_INFORMATION SUPPLIED_
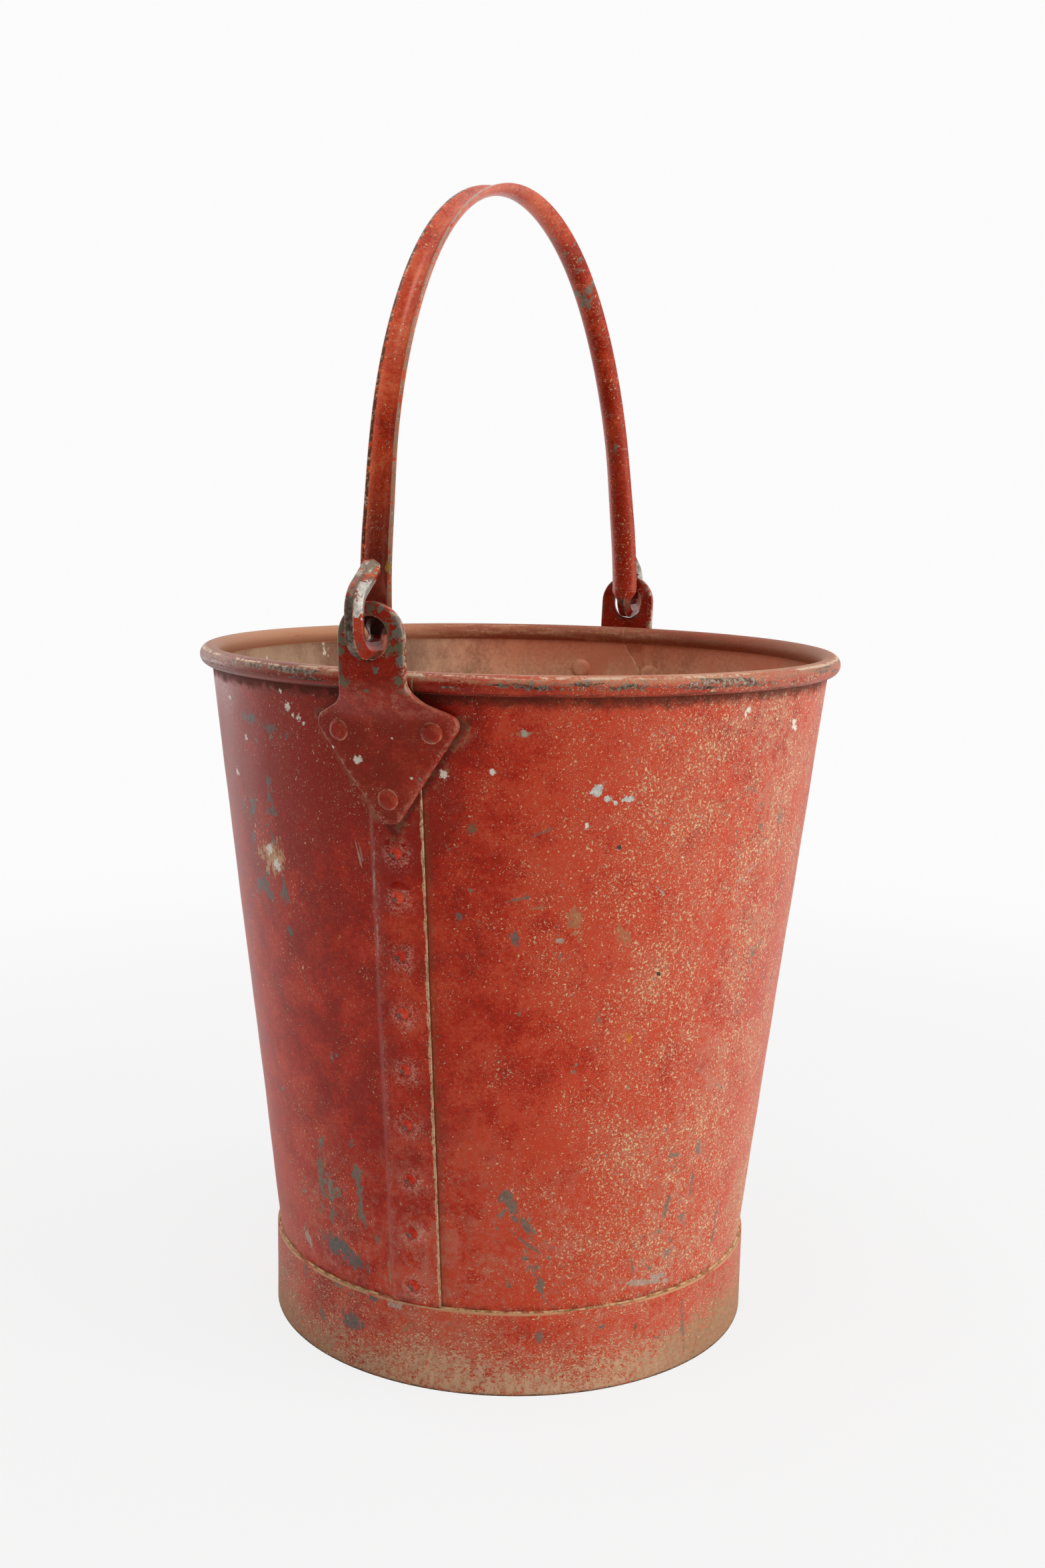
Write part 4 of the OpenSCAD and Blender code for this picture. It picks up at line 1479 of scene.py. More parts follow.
    def build(self) -> None:
        """Both lugs."""
        for end in End:
            bm = self.plate()
            self.bend(bm)
            bmesh.ops.rotate(bm, cent=(0, 0, 0), matrix=Matrix.Rotation(end.turn, 3, "Z"), verts=bm.verts)
            bmesh.ops.recalc_face_normals(bm, faces=bm.faces)
            self.workshop.piece(f"{end.label}_lug_skin", bm, Body.BUCKET, [self.paint], "lug_paint",
                (f"{end.label}_lug",), 50)


@dataclass(frozen=True)
class RivetShape:
    """Sizes of one kind of rivet, in millimetres."""

    head_d: float
    head_h: float
    tail_d: float
    tail_h: float
    grip: float
    flat: float
    tail_flat: float
    crown: float


@dataclass(frozen=True)
class Rivets:
    """Heads and tails of all rivets, each with its own hammer marks."""

    workshop: Workshop
    sheet_paint: Material
    seam_paint: Material
    lug_paint: Material
    dimple: tuple = ((2.3, -0.4), (2.55, 0.1), (3, 0.24), (3.6, 0.4), (4.2, 0.4), (4.9, 0.26),
        (5.7, 0.07), (6.5, -0.16), (7.2, -0.45), (6.4, -0.6))
    dent: tuple[float, ...] = (-0.7, -0.6, 1.2, 0.5)
    seam: RivetShape = RivetShape(head_d=6.3, head_h=1.9, tail_d=6.4, tail_h=1, grip=2.45, flat=0,
        tail_flat=0.7, crown=0.84)
    lug: RivetShape = RivetShape(head_d=9.2, head_h=1.1, tail_d=10.4, tail_h=1.5, grip=6.1, flat=0.72,
        tail_flat=0.85, crown=0.98)
    lug_x: float = 20.2
    lug_z: float = SIZES.height - 24.2
    lug_fall: float = 28.0

    def rivet(self, shape: RivetShape, seed: int) -> Mesh:
        """A rivet with its head on z = 0 and its tail below the grip.

        Args:
            shape: the rivet's sizes.
            seed: a number that sets its marks.

        Returns:
            The mesh, with the share of the head's radius stored as "rim".
        """
        def dome(d: float, h: float, flat: float) -> list[tuple[float, float]]:
            """Half section of a dome with a flattened top, from the middle outwards.

            Args:
                d, h: diameter and height.
                flat: 0 for round, 1 for flattened.

            Returns:
                Its points, as (radius, height).
            """
            points = []
            for i in range(9):
                t = i / 8
                lift = cos(t * pi / 2) ** 0.8
                points.append((t ** 0.8 * d / 2, h * lerp(lift, min(1, lift * 1.5), flat)))
            return points
        head = dome(shape.head_d * shape.crown, shape.head_h, shape.flat)[:-1]
        head += [(shape.head_d * shape.crown / 2, 0.22), (shape.head_d / 2 - 0.12, 0.12)]
        head += [(shape.head_d / 2, 0), (shape.head_d / 2 - 0.1, -0.15), (0, -0.15)]
        tail = [(r, -shape.grip - z) for r, z in dome(shape.tail_d, shape.tail_h, shape.tail_flat)]
        tail += [(shape.tail_d / 2 - 0.1, -shape.grip + 0.1), (0, -shape.grip + 0.1)]
        bm = bmesh.new()
        for points in (head, tail):
            spin(bm, points, 28)
        bmesh.ops.remove_doubles(bm, verts=bm.verts, dist=0.004)
        bmesh.ops.recalc_face_normals(bm, faces=bm.faces)
        rim = bm.verts.layers.float.new("rim")
        under = bm.verts.layers.float.new("under")
        for vert in bm.verts:
            vert[rim] = min(1, math.hypot(vert.co.x, vert.co.y) / (shape.head_d / 2))
            # under grows towards the head's lower left, and the dent adds to it below; the rivets'
            # material paints shade and grey wear there.
            vert[under] = (-vert.co.x * 0.6 - vert.co.y * 0.8) / (shape.head_d / 2)
            at = Vector((vert.co.x / 2.2 + seed * 3.1, vert.co.y / 2.2, seed * 1.7))
            if vert.co.z > 0.2:
                if shape is self.seam:
                    x, y, reach, depth = self.dent
                    away = math.hypot(vert.co.x - x, vert.co.y - y) / reach
                    dent = math.exp(-away * away)
                    vert.co.z -= depth * dent * (0.75 + 0.5 * noise.noise(Vector((seed * 1.3, 0, 0))))
                    vert[under] = max(vert[under], 1.3 * dent)
                vert.co.z *= 1 + 0.16 * noise.noise(at)
                vert.co.x += 0.12 * noise.noise(at + Vector((9, 0, 0)))
                vert.co.y += 0.12 * noise.noise(at + Vector((0, 9, 0)))
        return bm

    @staticmethod
    def place(bm: Mesh, matrix: Matrix) -> None:
        """Sets a rivet on the wall."""
        bmesh.ops.transform(bm, matrix=matrix, verts=bm.verts)
        bmesh.ops.recalc_face_normals(bm, faces=bm.faces)

    def dimples(self, end: End, turn: float, heights: list[float]) -> None:
        """The dished metal that each seam rivet has drawn up round its head, in one piece.

        Args:
            end: which seam.
            turn: the seam line's angle.
            heights: the rivets' heights.
        """
        bm = bmesh.new()
        for k, z in enumerate(heights):
            known = set(bm.verts)
            spin(bm, list(self.dimple), 36, closed=True)
            fresh = [vert for vert in bm.verts if vert not in known]
            for vert in fresh:
                away = math.hypot(vert.co.x, vert.co.y)
                at = Vector((vert.co.x / away * 0.9 + k * 2.3, vert.co.y / away * 0.9, end.value[0]))
                if vert.co.z > 0.05:
                    vert.co.z *= 1 + 0.9 * noise.noise(at)
                vert.co.x *= 1 + 0.1 * noise.noise(at * 1.3)
                vert.co.y *= 1 + 0.1 * noise.noise(at * 1.3)
            bmesh.ops.transform(bm, matrix=SIZES.on_wall(turn, z, SIZES.rise), verts=fresh)
        bmesh.ops.recalc_face_normals(bm, faces=bm.faces)
        self.workshop.piece(f"{end.label}_seam_dimples", bm, Body.BUCKET, [self.sheet_paint],
            "body_paint")

    def build(self) -> None:
        """All rivets of both seams and both lugs."""
        s = SIZES
        for end in End:
            line = radians(s.seam_turn)
            turn = line if end is End.FRONT else pi - line
            heights = ([s.rivet_low_z + i * s.rivet_pitch for i in range(s.rivet_count - 1)]
                + [s.rivet_top_z])
            self.dimples(end, turn, heights)
            for i, z in enumerate(heights):
                bm = self.rivet(self.seam, i + 11 * (end is End.REAR))
                self.place(bm, s.on_wall(turn, z, s.rise + s.fit))
                node = f"{end.label}_seam_rivet_{i + 1}"
                self.workshop.piece(node + "_head", bm, Body.BUCKET, [self.seam_paint], "seam_rivets",
                    (node,))
            spots = {"left": (-self.lug_x, self.lug_z), "right": (self.lug_x, self.lug_z),
                "lower": (0, self.lug_z - self.lug_fall)}
            pivot = Lugs.eye_z + Lugs.eye_wear / 2
            for k, (label, (x, z)) in enumerate(spots.items()):
                up = z - pivot
                across = x * cos(Lugs.lean) - up * sin(Lugs.lean)
                high = pivot + x * sin(Lugs.lean) + up * cos(Lugs.lean)
                seat = s.rise + s.fit
                turn = end.turn + math.asin(across / (s.wall_r(high) + seat))
                bm = self.rivet(self.lug, 40 + k + 5 * (end is End.REAR))
                self.place(bm, s.on_wall(turn, high, seat + Lugs.thick + 0.02))
                node = f"{end.label}_lug_rivet_{label}"
                self.workshop.piece(node + "_head", bm, Body.BUCKET, [self.lug_paint], "lug_rivets",
                    (node,))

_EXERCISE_
Print the material once more, exactly.

_FULL OUTPUT_
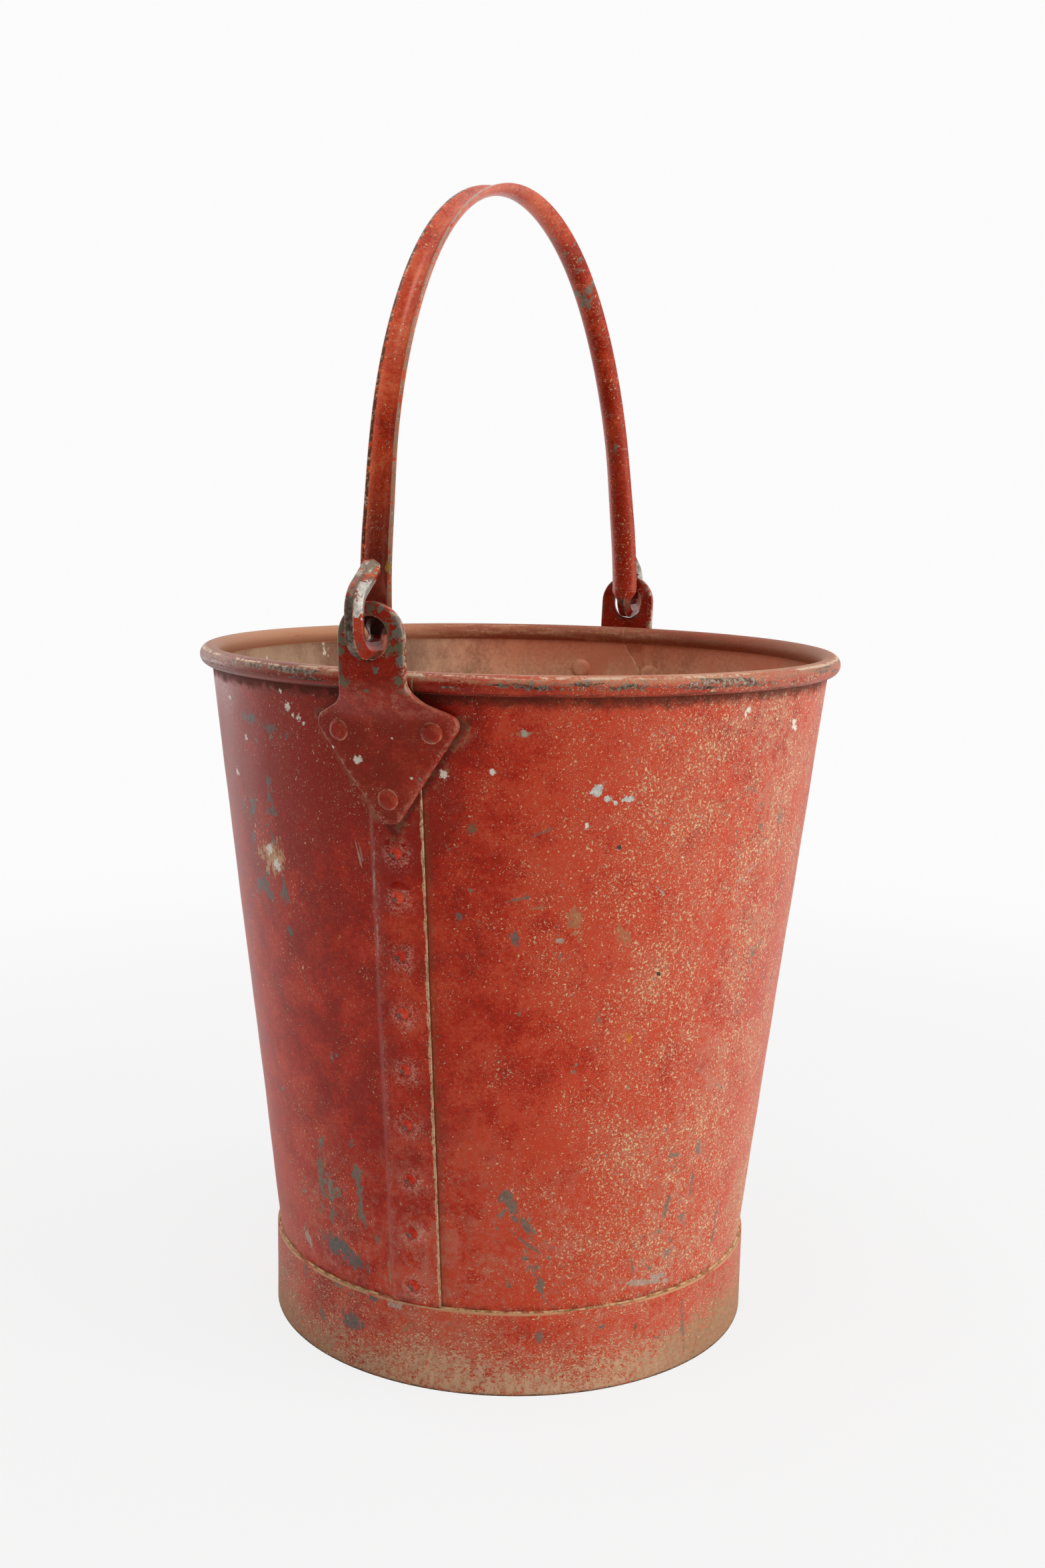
Write part 4 of the OpenSCAD and Blender code for this picture. It picks up at line 1479 of scene.py. More parts follow.
    def build(self) -> None:
        """Both lugs."""
        for end in End:
            bm = self.plate()
            self.bend(bm)
            bmesh.ops.rotate(bm, cent=(0, 0, 0), matrix=Matrix.Rotation(end.turn, 3, "Z"), verts=bm.verts)
            bmesh.ops.recalc_face_normals(bm, faces=bm.faces)
            self.workshop.piece(f"{end.label}_lug_skin", bm, Body.BUCKET, [self.paint], "lug_paint",
                (f"{end.label}_lug",), 50)


@dataclass(frozen=True)
class RivetShape:
    """Sizes of one kind of rivet, in millimetres."""

    head_d: float
    head_h: float
    tail_d: float
    tail_h: float
    grip: float
    flat: float
    tail_flat: float
    crown: float


@dataclass(frozen=True)
class Rivets:
    """Heads and tails of all rivets, each with its own hammer marks."""

    workshop: Workshop
    sheet_paint: Material
    seam_paint: Material
    lug_paint: Material
    dimple: tuple = ((2.3, -0.4), (2.55, 0.1), (3, 0.24), (3.6, 0.4), (4.2, 0.4), (4.9, 0.26),
        (5.7, 0.07), (6.5, -0.16), (7.2, -0.45), (6.4, -0.6))
    dent: tuple[float, ...] = (-0.7, -0.6, 1.2, 0.5)
    seam: RivetShape = RivetShape(head_d=6.3, head_h=1.9, tail_d=6.4, tail_h=1, grip=2.45, flat=0,
        tail_flat=0.7, crown=0.84)
    lug: RivetShape = RivetShape(head_d=9.2, head_h=1.1, tail_d=10.4, tail_h=1.5, grip=6.1, flat=0.72,
        tail_flat=0.85, crown=0.98)
    lug_x: float = 20.2
    lug_z: float = SIZES.height - 24.2
    lug_fall: float = 28.0

    def rivet(self, shape: RivetShape, seed: int) -> Mesh:
        """A rivet with its head on z = 0 and its tail below the grip.

        Args:
            shape: the rivet's sizes.
            seed: a number that sets its marks.

        Returns:
            The mesh, with the share of the head's radius stored as "rim".
        """
        def dome(d: float, h: float, flat: float) -> list[tuple[float, float]]:
            """Half section of a dome with a flattened top, from the middle outwards.

            Args:
                d, h: diameter and height.
                flat: 0 for round, 1 for flattened.

            Returns:
                Its points, as (radius, height).
            """
            points = []
            for i in range(9):
                t = i / 8
                lift = cos(t * pi / 2) ** 0.8
                points.append((t ** 0.8 * d / 2, h * lerp(lift, min(1, lift * 1.5), flat)))
            return points
        head = dome(shape.head_d * shape.crown, shape.head_h, shape.flat)[:-1]
        head += [(shape.head_d * shape.crown / 2, 0.22), (shape.head_d / 2 - 0.12, 0.12)]
        head += [(shape.head_d / 2, 0), (shape.head_d / 2 - 0.1, -0.15), (0, -0.15)]
        tail = [(r, -shape.grip - z) for r, z in dome(shape.tail_d, shape.tail_h, shape.tail_flat)]
        tail += [(shape.tail_d / 2 - 0.1, -shape.grip + 0.1), (0, -shape.grip + 0.1)]
        bm = bmesh.new()
        for points in (head, tail):
            spin(bm, points, 28)
        bmesh.ops.remove_doubles(bm, verts=bm.verts, dist=0.004)
        bmesh.ops.recalc_face_normals(bm, faces=bm.faces)
        rim = bm.verts.layers.float.new("rim")
        under = bm.verts.layers.float.new("under")
        for vert in bm.verts:
            vert[rim] = min(1, math.hypot(vert.co.x, vert.co.y) / (shape.head_d / 2))
            # under grows towards the head's lower left, and the dent adds to it below; the rivets'
            # material paints shade and grey wear there.
            vert[under] = (-vert.co.x * 0.6 - vert.co.y * 0.8) / (shape.head_d / 2)
            at = Vector((vert.co.x / 2.2 + seed * 3.1, vert.co.y / 2.2, seed * 1.7))
            if vert.co.z > 0.2:
                if shape is self.seam:
                    x, y, reach, depth = self.dent
                    away = math.hypot(vert.co.x - x, vert.co.y - y) / reach
                    dent = math.exp(-away * away)
                    vert.co.z -= depth * dent * (0.75 + 0.5 * noise.noise(Vector((seed * 1.3, 0, 0))))
                    vert[under] = max(vert[under], 1.3 * dent)
                vert.co.z *= 1 + 0.16 * noise.noise(at)
                vert.co.x += 0.12 * noise.noise(at + Vector((9, 0, 0)))
                vert.co.y += 0.12 * noise.noise(at + Vector((0, 9, 0)))
        return bm

    @staticmethod
    def place(bm: Mesh, matrix: Matrix) -> None:
        """Sets a rivet on the wall."""
        bmesh.ops.transform(bm, matrix=matrix, verts=bm.verts)
        bmesh.ops.recalc_face_normals(bm, faces=bm.faces)

    def dimples(self, end: End, turn: float, heights: list[float]) -> None:
        """The dished metal that each seam rivet has drawn up round its head, in one piece.

        Args:
            end: which seam.
            turn: the seam line's angle.
            heights: the rivets' heights.
        """
        bm = bmesh.new()
        for k, z in enumerate(heights):
            known = set(bm.verts)
            spin(bm, list(self.dimple), 36, closed=True)
            fresh = [vert for vert in bm.verts if vert not in known]
            for vert in fresh:
                away = math.hypot(vert.co.x, vert.co.y)
                at = Vector((vert.co.x / away * 0.9 + k * 2.3, vert.co.y / away * 0.9, end.value[0]))
                if vert.co.z > 0.05:
                    vert.co.z *= 1 + 0.9 * noise.noise(at)
                vert.co.x *= 1 + 0.1 * noise.noise(at * 1.3)
                vert.co.y *= 1 + 0.1 * noise.noise(at * 1.3)
            bmesh.ops.transform(bm, matrix=SIZES.on_wall(turn, z, SIZES.rise), verts=fresh)
        bmesh.ops.recalc_face_normals(bm, faces=bm.faces)
        self.workshop.piece(f"{end.label}_seam_dimples", bm, Body.BUCKET, [self.sheet_paint],
            "body_paint")

    def build(self) -> None:
        """All rivets of both seams and both lugs."""
        s = SIZES
        for end in End:
            line = radians(s.seam_turn)
            turn = line if end is End.FRONT else pi - line
            heights = ([s.rivet_low_z + i * s.rivet_pitch for i in range(s.rivet_count - 1)]
                + [s.rivet_top_z])
            self.dimples(end, turn, heights)
            for i, z in enumerate(heights):
                bm = self.rivet(self.seam, i + 11 * (end is End.REAR))
                self.place(bm, s.on_wall(turn, z, s.rise + s.fit))
                node = f"{end.label}_seam_rivet_{i + 1}"
                self.workshop.piece(node + "_head", bm, Body.BUCKET, [self.seam_paint], "seam_rivets",
                    (node,))
            spots = {"left": (-self.lug_x, self.lug_z), "right": (self.lug_x, self.lug_z),
                "lower": (0, self.lug_z - self.lug_fall)}
            pivot = Lugs.eye_z + Lugs.eye_wear / 2
            for k, (label, (x, z)) in enumerate(spots.items()):
                up = z - pivot
                across = x * cos(Lugs.lean) - up * sin(Lugs.lean)
                high = pivot + x * sin(Lugs.lean) + up * cos(Lugs.lean)
                seat = s.rise + s.fit
                turn = end.turn + math.asin(across / (s.wall_r(high) + seat))
                bm = self.rivet(self.lug, 40 + k + 5 * (end is End.REAR))
                self.place(bm, s.on_wall(turn, high, seat + Lugs.thick + 0.02))
                node = f"{end.label}_lug_rivet_{label}"
                self.workshop.piece(node + "_head", bm, Body.BUCKET, [self.lug_paint], "lug_rivets",
                    (node,))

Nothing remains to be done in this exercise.